There are at least two gunmen on the loose in Paris, a French official in Washington, D.C. confirms to CBS News' Margaret Brennan, after the gunmen attacked the office of a French satirical newspaper, killing at least 12 people.
The men headed North after the attack toward the 19th District where they dropped their car. They are believed to now be on foot. The public schools have been closed down. The city has already been on highest terror alert. French government officials are not on lockdown, according to the official.
France is still unsure of the affiliation of the attackers. It is unclear whether the two or three gunmen will be apprehended before French President Francois Hollande addresses the country at 2 p.m. ET. Their identities are still unknown.
Once the identities of the gunmen are confirmed, it is expected that France will take up the U.S. offer for intelligence help. There is already a long-standing relationship of intelligence sharing between the two nations. At this point, there has not been a request for U.S. help.
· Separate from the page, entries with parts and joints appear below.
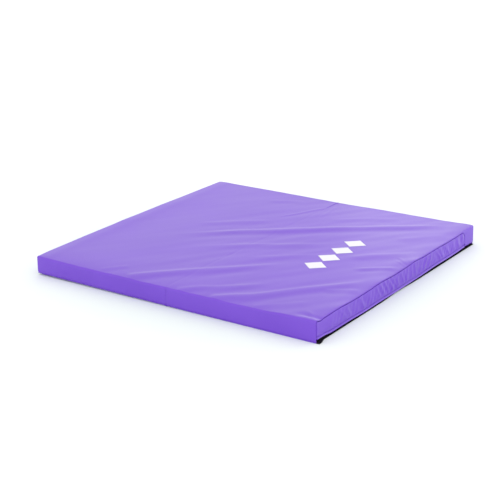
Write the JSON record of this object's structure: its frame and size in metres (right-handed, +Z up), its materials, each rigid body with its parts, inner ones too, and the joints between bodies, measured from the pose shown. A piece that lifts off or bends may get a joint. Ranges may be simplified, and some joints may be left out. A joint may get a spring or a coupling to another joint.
{
  "type": "folding gym mat",
  "caption": "Nearly square padded floor mat with a vinyl cover that folds in half along its middle; each half holds a foam slab behind a zipped end.",
  "frame": {"origin": "on the floor, at the middle of the open mat", "axes": "+X from the left panel to the right panel, across the fold line; +Y along the fold line, away from the front edge; +Z up"},
  "size_m": [1.2, 1.14, 0.076],
  "materials": {
    "cover_vinyl": "satin coated fabric with a fine grain",
    "foam": "open cut foam",
    "zip_tape": "woven polyester tape",
    "zip_coil": "moulded nylon coil",
    "zip_metal": "black enamel on die-cast metal"
  },
  "bodies": {
    "right_panel": {"foam_core_right": "foam", "cover_top_right": "cover_vinyl", "base_sheet_right": "cover_vinyl", "fold_wall_right": "cover_vinyl", "end_band_right": "cover_vinyl", "fold_web": "cover_vinyl", "zip_tape_upper_right": "zip_tape", "zip_tape_lower_right": "zip_tape", "zip_coil_upper_right": "zip_coil", "zip_coil_lower_right": "zip_coil", "zip_stop_closed_right": "zip_metal", "zip_stop_open_right": "zip_metal"},
    "left_panel": {"foam_core_left": "foam", "cover_top_left": "cover_vinyl", "base_sheet_left": "cover_vinyl", "fold_wall_left": "cover_vinyl", "end_band_left": "cover_vinyl", "zip_tape_upper_left": "zip_tape", "zip_tape_lower_left": "zip_tape", "zip_coil_upper_left": "zip_coil", "zip_coil_lower_left": "zip_coil", "zip_stop_closed_left": "zip_metal", "zip_stop_open_left": "zip_metal"},
    "right_slider": {"zip_slider_right": "zip_metal"},
    "right_pull": {"zip_pull_right": "zip_metal"},
    "left_slider": {"zip_slider_left": "zip_metal"},
    "left_pull": {"zip_pull_left": "zip_metal"}
  },
  "joints": [
    {"name": "fold", "type": "hinge", "parent": "right_panel", "child": "left_panel", "pos_m": [0, 0, 0.077], "axis": [0, 1, 0], "range_deg": [0, 180], "deforming": ["fold_web"]},
    {"name": "right_zip", "type": "slide", "parent": "right_panel", "child": "right_slider", "axis": [0, 1, 0], "range_m": [0, 1.07]},
    {"name": "right_pull_swing", "type": "hinge", "parent": "right_slider", "child": "right_pull", "pos_m": [0.5965, -0.545, 0.0056], "axis": [0, 0, -1], "range_deg": [0, 160]},
    {"name": "left_zip", "type": "slide", "parent": "left_panel", "child": "left_slider", "axis": [0, 1, 0], "range_m": [0, 1.07]},
    {"name": "left_pull_swing", "type": "hinge", "parent": "left_slider", "child": "left_pull", "pos_m": [-0.5965, -0.545, 0.0056], "axis": [0, 0, 1], "range_deg": [0, 160]}
  ]
}
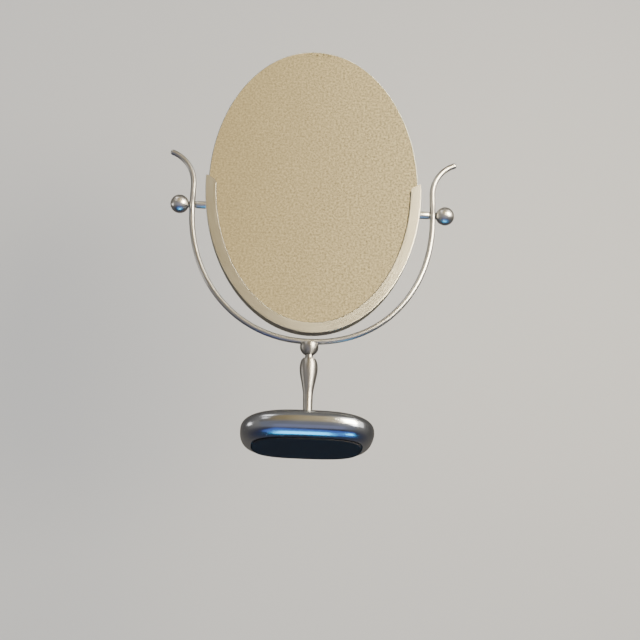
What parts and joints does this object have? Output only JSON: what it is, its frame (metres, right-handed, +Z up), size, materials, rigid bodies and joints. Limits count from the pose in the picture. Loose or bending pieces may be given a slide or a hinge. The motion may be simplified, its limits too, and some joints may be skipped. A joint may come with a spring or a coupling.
{
  "type": "countertop mirror",
  "caption": "Oval tilting mirror in a half-moon metal channel, hung in a U-shaped rod yoke with ball knobs on a turned stem and weighted oval base.",
  "frame": {"origin": "centre of the base pad's underside, where the mirror stands on the counter", "axes": "+Z up along the stem, +X to the right along the tilt pivots, the glass faces -Y at rest"},
  "size_m": [0.3174, 0.106, 0.4653],
  "materials": {
    "polished_shell": "polished satin",
    "satin_steel": "satin",
    "satin_aluminium": "brushed",
    "mirror_glass": "silvered, ground edge",
    "back_paint": "matte",
    "liner_rubber": "matte",
    "fibre_washer": "matte",
    "foam_pad": "matte foam",
    "cast_iron": "as cast",
    "zinc_steel": "zinc plated"
  },
  "bodies": {
    "base": {"base_shell": "polished_shell", "ballast_weight": "cast_iron", "base_plate": "zinc_steel", "base_plate_screw_1": "zinc_steel", "base_plate_screw_2": "zinc_steel", "base_plate_screw_3": "zinc_steel", "base_plate_screw_4": "zinc_steel", "base_pad": "foam_pad", "spring_washer": "zinc_steel", "stem": "satin_steel"},
    "yoke": {"yoke_rod": "satin_steel", "yoke_ball": "satin_steel", "neck_collar": "satin_steel", "tie_rod": "zinc_steel", "tie_rod_nut": "zinc_steel"},
    "mirror": {"mirror_frame": "satin_aluminium", "frame_liner": "liner_rubber", "mirror_glass": "mirror_glass", "backing_panel": "back_paint", "pivot_post_left": "satin_aluminium", "pivot_post_right": "satin_aluminium", "pivot_stud_left": "zinc_steel", "pivot_stud_right": "zinc_steel", "inner_washer_left": "fibre_washer", "inner_washer_right": "fibre_washer"},
    "washer_left": {"outer_washer_left": "fibre_washer"},
    "washer_right": {"outer_washer_right": "fibre_washer"},
    "knob_left": {"ball_knob_left": "satin_steel"},
    "knob_right": {"ball_knob_right": "satin_steel"}
  },
  "joints": [
    {"name": "yoke_swivel", "type": "hinge", "parent": "base", "child": "yoke", "pos_m": [0, 0, 0.0967], "axis": [0, 0, 1], "range_deg": [-90, 90]},
    {"name": "mirror_tilt", "type": "hinge", "parent": "yoke", "child": "mirror", "pos_m": [0, 0, 0.2667], "axis": [1, 0, 0], "range_deg": [-170, 170]},
    {"name": "washer_left_slide", "type": "slide", "parent": "mirror", "child": "washer_left", "axis": [-1, 0, 0], "range_m": [0, 0.0007]},
    {"name": "knob_left_turn", "type": "hinge", "parent": "washer_left", "child": "knob_left", "pos_m": [-0.144, 0, 0.2667], "axis": [-1, 0, 0], "range_deg": [0, 360]},
    {"name": "washer_right_slide", "type": "slide", "parent": "mirror", "child": "washer_right", "axis": [1, 0, 0], "range_m": [0, 0.0007]},
    {"name": "knob_right_turn", "type": "hinge", "parent": "washer_right", "child": "knob_right", "pos_m": [0.144, 0, 0.2667], "axis": [1, 0, 0], "range_deg": [0, 360]}
  ],
  "couplings": [
    {"joint": "knob_left_turn", "follows": "washer_left_slide", "rad_per_m": 8976},
    {"joint": "knob_right_turn", "follows": "washer_right_slide", "rad_per_m": 8976}
  ]
}
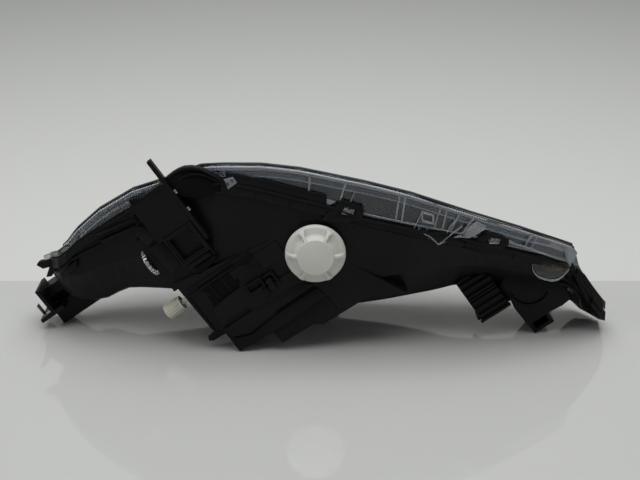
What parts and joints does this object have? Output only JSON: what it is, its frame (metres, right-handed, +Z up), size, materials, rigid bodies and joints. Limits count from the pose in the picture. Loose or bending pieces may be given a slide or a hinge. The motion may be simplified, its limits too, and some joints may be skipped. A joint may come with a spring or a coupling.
{
  "type": "car headlight assembly",
  "caption": "Car headlight assembly: black moulded housing, clear wrap-around lens, screw-off bulb access cap, hand aim adjusters, mounting tabs and working inner optics",
  "frame": {"origin": "centre of the footprint at the height of the surface the lamp rests on, lying on its three rear feet with the lens up", "axes": "+X along the lamp towards the fender end, -Y is the car's underside with the bulb access cap, +Z up"},
  "size_m": [0.7242, 0.214, 0.2467],
  "materials": {
    "black_housing_plastic": "satin moulded",
    "clear_lens": "polished clear, hard coated",
    "black_rubber": "matt",
    "black_bezel": "fine grain",
    "grey_plastic": "satin",
    "bright_metallised": "vacuum metallised",
    "amber_plastic": "clear amber",
    "natural_nylon": "natural",
    "cap_plastic": "satin moulded",
    "plated_steel": "zinc plated",
    "circuit_board": "solder mask"
  },
  "bodies": {
    "lamp": {"housing": "black_housing_plastic", "outer_lens": "clear_lens", "lens_seal": "black_rubber", "bezel": "black_bezel", "turn_signal_reflector": "bright_metallised", "side_marker_reflector": "amber_plastic", "drl_light_guide": "clear_lens", "drl_led_board": "circuit_board", "turn_signal_gasket": "black_rubber", "side_marker_gasket": "black_rubber", "pivot_stud": "plated_steel", "upper_mounting_bracket": "black_housing_plastic", "bracket_screw_1": "plated_steel", "bracket_screw_2": "plated_steel", "inner_tab_bushing": "plated_steel", "outer_tab_bushing": "plated_steel", "tab_spring_clip": "plated_steel", "vent_cap_1": "black_rubber", "vent_cap_2": "black_rubber", "harness_connector": "black_housing_plastic"},
    "cap_ring": {"cap_seal": "black_rubber"},
    "cap": {"bulb_access_cap": "cap_plastic"},
    "vertical_knob": {"vertical_aim_knob": "natural_nylon"},
    "vertical_gear": {"vertical_aim_gear": "natural_nylon"},
    "vertical_stud": {"vertical_aim_stud": "plated_steel"},
    "star_wheel": {"screwdriver_star_wheel": "natural_nylon"},
    "transfer_shaft": {"aim_transfer_shaft": "plated_steel"},
    "horizontal_knob": {"horizontal_aim_knob": "natural_nylon"},
    "horizontal_stud": {"horizontal_aim_stud": "plated_steel"},
    "aim_pivot": {"pivot_ball_socket": "natural_nylon"},
    "carrier": {"reflector_carrier": "grey_plastic", "low_beam_reflector": "bright_metallised", "high_beam_reflector": "bright_metallised", "vertical_ball_socket": "natural_nylon", "horizontal_ball_socket": "natural_nylon", "low_reflector_screw_1": "plated_steel", "low_reflector_screw_2": "plated_steel", "low_reflector_screw_3": "plated_steel", "high_reflector_screw_1": "plated_steel", "high_reflector_screw_2": "plated_steel", "high_reflector_screw_3": "plated_steel"},
    "low_bulb": {"low_beam_bulb": "clear_lens", "low_beam_bulb_base": "grey_plastic"},
    "high_bulb": {"high_beam_bulb": "clear_lens", "high_beam_bulb_base": "grey_plastic"},
    "turn_bulb": {"turn_signal_bulb": "amber_plastic", "turn_signal_socket": "grey_plastic"},
    "marker_bulb": {"side_marker_bulb": "amber_plastic", "side_marker_socket": "grey_plastic"}
  },
  "joints": [
    {"name": "cap_lift", "type": "slide", "parent": "lamp", "child": "cap_ring", "axis": [0, -1, 0], "range_m": [0, 0.0336]},
    {"name": "cap_twist", "type": "hinge", "parent": "cap_ring", "child": "cap", "pos_m": [-0.0055, -0.09, 0.133], "axis": [0, -1, 0], "range_deg": [0, 504]},
    {"name": "vertical_aim_turn", "type": "hinge", "parent": "lamp", "child": "vertical_knob", "pos_m": [-0.1811, -0.049, 0.04593], "axis": [0.8192, 0, 0.5736], "range_deg": [-1440, 1440]},
    {"name": "vertical_gear_turn", "type": "hinge", "parent": "lamp", "child": "vertical_gear", "pos_m": [-0.13523, -0.063, 0.07805], "axis": [-0.5736, 0, 0.8192], "range_deg": [-1440, 1440]},
    {"name": "vertical_stud_travel", "type": "slide", "parent": "lamp", "child": "vertical_stud", "axis": [-0.5736, 0, 0.8192], "range_m": [-0.006, 0.006]},
    {"name": "star_wheel_turn", "type": "hinge", "parent": "lamp", "child": "star_wheel", "pos_m": [-0.20622, -0.069, 0.11319], "axis": [0.8192, 0, 0.5736], "range_deg": [-1440, 1440]},
    {"name": "transfer_shaft_turn", "type": "hinge", "parent": "lamp", "child": "transfer_shaft", "pos_m": [-0.17861, -0.0615, 0.09468], "axis": [-0.5736, 0, 0.8192], "range_deg": [-1440, 1440]},
    {"name": "horizontal_aim_turn", "type": "hinge", "parent": "lamp", "child": "horizontal_knob", "pos_m": [0.01909, 0.058, 0.01459], "axis": [-0.5736, 0, 0.8192], "range_deg": [-720, 720]},
    {"name": "horizontal_stud_travel", "type": "slide", "parent": "lamp", "child": "horizontal_stud", "axis": [-0.5736, 0, 0.8192], "range_m": [-0.003, 0.003]},
    {"name": "horizontal_aim_swing", "type": "hinge", "parent": "lamp", "child": "aim_pivot", "pos_m": [-0.11939, 0.058, 0.05545], "axis": [0, 1, 0], "range_deg": [-1.91, 1.91]},
    {"name": "vertical_aim_tilt", "type": "hinge", "parent": "aim_pivot", "child": "carrier", "pos_m": [-0.11939, 0.058, 0.05545], "axis": [0.8192, 0, 0.5736], "range_deg": [-2.84, 2.84]},
    {"name": "low_bulb_twist", "type": "hinge", "parent": "carrier", "child": "low_bulb", "pos_m": [-0.00109, -0.06, 0.12709], "axis": [0, -1, 0], "range_deg": [0, 45]},
    {"name": "high_bulb_twist", "type": "hinge", "parent": "carrier", "child": "high_bulb", "pos_m": [-0.07111, 0, 0.04054], "axis": [0.5736, 0, -0.8192], "range_deg": [0, 45]},
    {"name": "turn_socket_twist", "type": "hinge", "parent": "lamp", "child": "turn_bulb", "pos_m": [-0.22623, 0, 0.07234], "axis": [0.5736, 0, -0.8192], "range_deg": [0, 45]},
    {"name": "marker_socket_twist", "type": "hinge", "parent": "lamp", "child": "marker_bulb", "pos_m": [0.30765, -0.018, 0.06251], "axis": [0.5736, 0, -0.8192], "range_deg": [0, 45]}
  ],
  "couplings": [
    {"joint": "cap_lift", "follows": "cap_twist", "m_per_rad": 0.0038197},
    {"joint": "vertical_aim_turn", "follows": "vertical_aim_tilt", "ratio": -506.84},
    {"joint": "vertical_gear_turn", "follows": "vertical_aim_tilt", "ratio": 506.84},
    {"joint": "vertical_stud_travel", "follows": "vertical_aim_tilt", "m_per_rad": -0.121},
    {"joint": "star_wheel_turn", "follows": "vertical_aim_tilt", "ratio": -506.84},
    {"joint": "transfer_shaft_turn", "follows": "vertical_aim_tilt", "ratio": 506.84},
    {"joint": "horizontal_aim_turn", "follows": "horizontal_aim_swing", "ratio": -376.99},
    {"joint": "horizontal_stud_travel", "follows": "horizontal_aim_swing", "m_per_rad": -0.09}
  ]
}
France has had strong intelligence for some time that there would be an attack in Paris, while the French have already been subject to terrorism. A French national, a tourist named Herve Gourdel, was beheaded in Algeria in September, when Hollande was in New York City for the United Nations meetings when the coalition attacks on ISIS began. The group that killed Gourdel claimed to have allegiance to ISIS, but French officials do not believe that they are tied to core ISIS.
France has not joined U.S. airstrikes against ISIS in Syria -- their military involvement stops at the Iraq border -- though France wants more action to be taken against Syrian President Bashar al-Assad.